“I usually get angry when members of my tribe worship at the feet of Trump. This time, I just felt sad.”
– John Fea, history professor at Messiah College in Mechanicsburg, PA, describing his reaction to a Donald Trump rally at King Jesus International Ministry in Miami.
In his editorial, Fea went on to write: “I am used to this kind of thing from Trump, but I was stunned when I witnessed evangelical Christians – those who identify with the “good news” of Jesus Christ – raising their hands in a posture of worship as Trump talked about socialism and gun rights. I watched my fellow evangelicals rising to their feet and pumping their fists when Trump said he would win reelection in 2020. Trump spent the evening mocking his enemies, trafficking in half-truths in order to instill fear in people whom God commands to “fear not,” and proving that he is incapable of expressing anything close to Christian humility.”

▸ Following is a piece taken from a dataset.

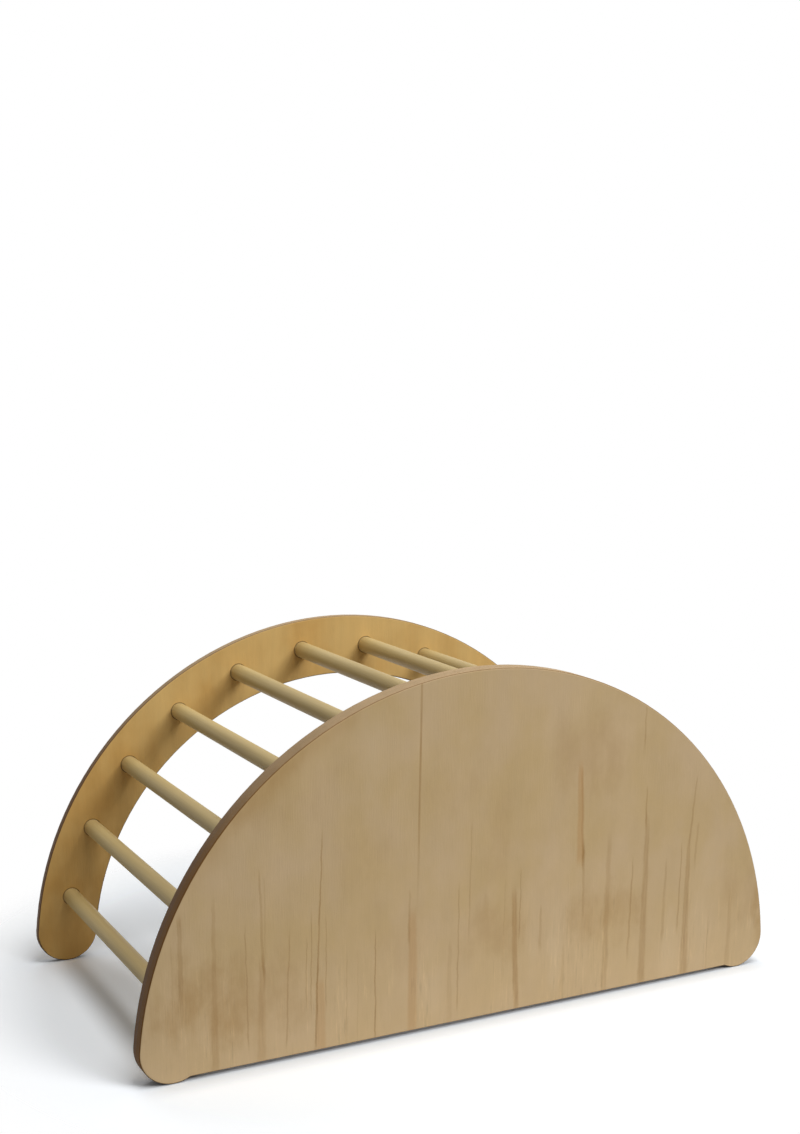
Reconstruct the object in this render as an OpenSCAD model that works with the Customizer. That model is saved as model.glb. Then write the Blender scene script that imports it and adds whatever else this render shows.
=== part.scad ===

“You know what? Trump is a test whether you’re even saved. Only saved people can love Trump.”
– TV evangelist Jim Bakker, the “Jim Bakker Show”
Bakker’s comment actually elicited a few laughs from the show’s studio audience. Donald Trump – who has ingratiated himself with far-right Christians and somehow found Jesus squatting in the basement of his Manhattan skyscraper – once declared that he’d never asked God for forgiveness. And, when you have that much money, who needs God?!
Those of us in the U.S. of a “Certain Age” vividly recall the Jim Bakker of the 1980s; the self-proclaimed preacher who, along with his perky makeup-clad wife, Tammy Fay, spent more time promoting his godly hotline seeking donations than actually preaching the word of God – whatever that’s supposed to mean. His and other evangelical scandals of the period were the worst of daytime dramas (the fluff formerly known as “soap operas”), but provided delicious fodder for the tabloid press and comedians.
“Climate change shouldn’t be fodder for commentators who represent the interests of the fossil fuel industry by muddying the science. As a human and a scientist, this focus on controversy is frustrating. A thermometer is not liberal or conservative.”
– Katharine Hayhoe, director of the Climate Science Center at Texas Tech University
Photo by Randal Ford.
As the horror of the wildfires continues to unfold in Australia, Prime Minister Scott Morrison felt the heat of anger from residents forced to evacuate, when he visited them at an encampment in the town of Cobargo, New South Wales on January 2. With the death toll for both humans and animals rising, it didn’t seem appropriate for Morrison to take a vacation as the fires grew. As people are wont to do even in the worst of situations – especially to political figures – Australian artist Scott Marsh has done what artists do best: made a stinging rebuke. His “Merry Crisis” tee shirts have already proven popular. Marsh isn’t just expressing bad sentiments towards Morrison. Proceeds from sales of the shirts will be donated to helping victims of the fires. Someone, of course, must always keep our elected officials in check.
“President Trump, if you look at what he’s done, he believes the word of God and he’s living according to that. President Trump was willing to live his faith unlike any other leader I have ever seen in history.”
– Religious-right activist Laurie Cardoza-Moore, founder of the Christian Zionist group Proclaiming Justice to the Nations
Let’s look at what we have with Trump: a two-time divorcee now married to his third wife, a former teenage model from Eastern Europe with dubious immigration credentials; had trysts with an adult film “actress” and a nude model; supported by White supremacist groups; unpaid business debts; no confirmation of paid taxes. That’s all on top of his narcissistic, quasi-psychopathic behavior and verbiage, which is often a matter of perception to we level-headed personas. If Trump qualifies as “Godly”, then atheism might be the only viable option.
“We want to be clear that, while we love our congregation, we believe that the United Methodist policies on LGBTQ+ clergy and same-sex marriage are immoral. Depending on how this church responds to the general conference action, we will decide at a later time whether or not to become officially confirmed. But until then, we will continue to stand up against the unjust actions that the denomination is taking. We are not standing just for ourselves, we are standing for every single member of the LGBTQ+ community who is hurting right now. Because we were raised in this church, we believe that if we all stand together as a whole, we can make a difference.”
– An entire confirmation class at First United Methodist Church in Omaha, Nebraska, in a letter announcing to their congregation that they have decided not to become members due to the church’s stance on LGBTQ issues.
The National UMC has preliminarily decided to split into two distinct factions: one that will uphold traditional values, and another that will allow LGBT clergy and members and will perform same-sex wedding ceremonies.